Ornithine Transcarbamylase Deficiency: Genetics
Published Online: 16 JUL 2007
Copyright © 2001 John Wiley & Sons, Ltd. All rights reserved.
How to Cite
Azevedo, L. and Amorim, A. 2007. Ornithine Transcarbamylase Deficiency: Genetics. eLS.
- Published Online: 16 JUL 2007
Ornithine transcarbamylase deficiency, the most common urea cycle disorder, is an X-linked trait displaying large phenotypic heterogeneity, which includes cases of symptomatic heterozygotes and wide mutational spectrum. Moreover, de novo mutations are common, particularly in the male gametogenesis, being responsible for as much as three-fourth of female abnormal chromosomes. Recurrent mutations found in different human populations are associated with hypermutable CpG dinucleotides.

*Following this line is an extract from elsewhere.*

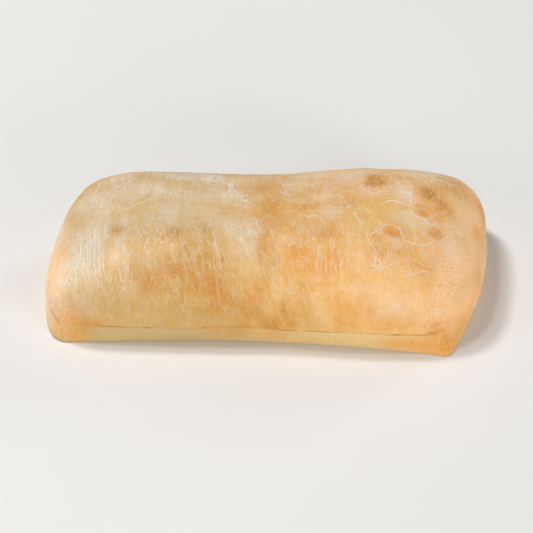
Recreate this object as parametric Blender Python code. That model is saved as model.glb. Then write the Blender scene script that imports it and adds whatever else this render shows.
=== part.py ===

These features render diagnosis, genetic counselling and treatment particularly difficult. The responsible gene is, however, an excellent model for research on human mutation, due to (a) the mode of transmission (allowing direct haplotype ascertainment and evaluation of the role of recombination, which occurs only in females) and (b) the abundance and diversity of mutations. Treatment strategies involve reduction of protein level intake and stimulation of alternative metabolic pathways or liver transplantation.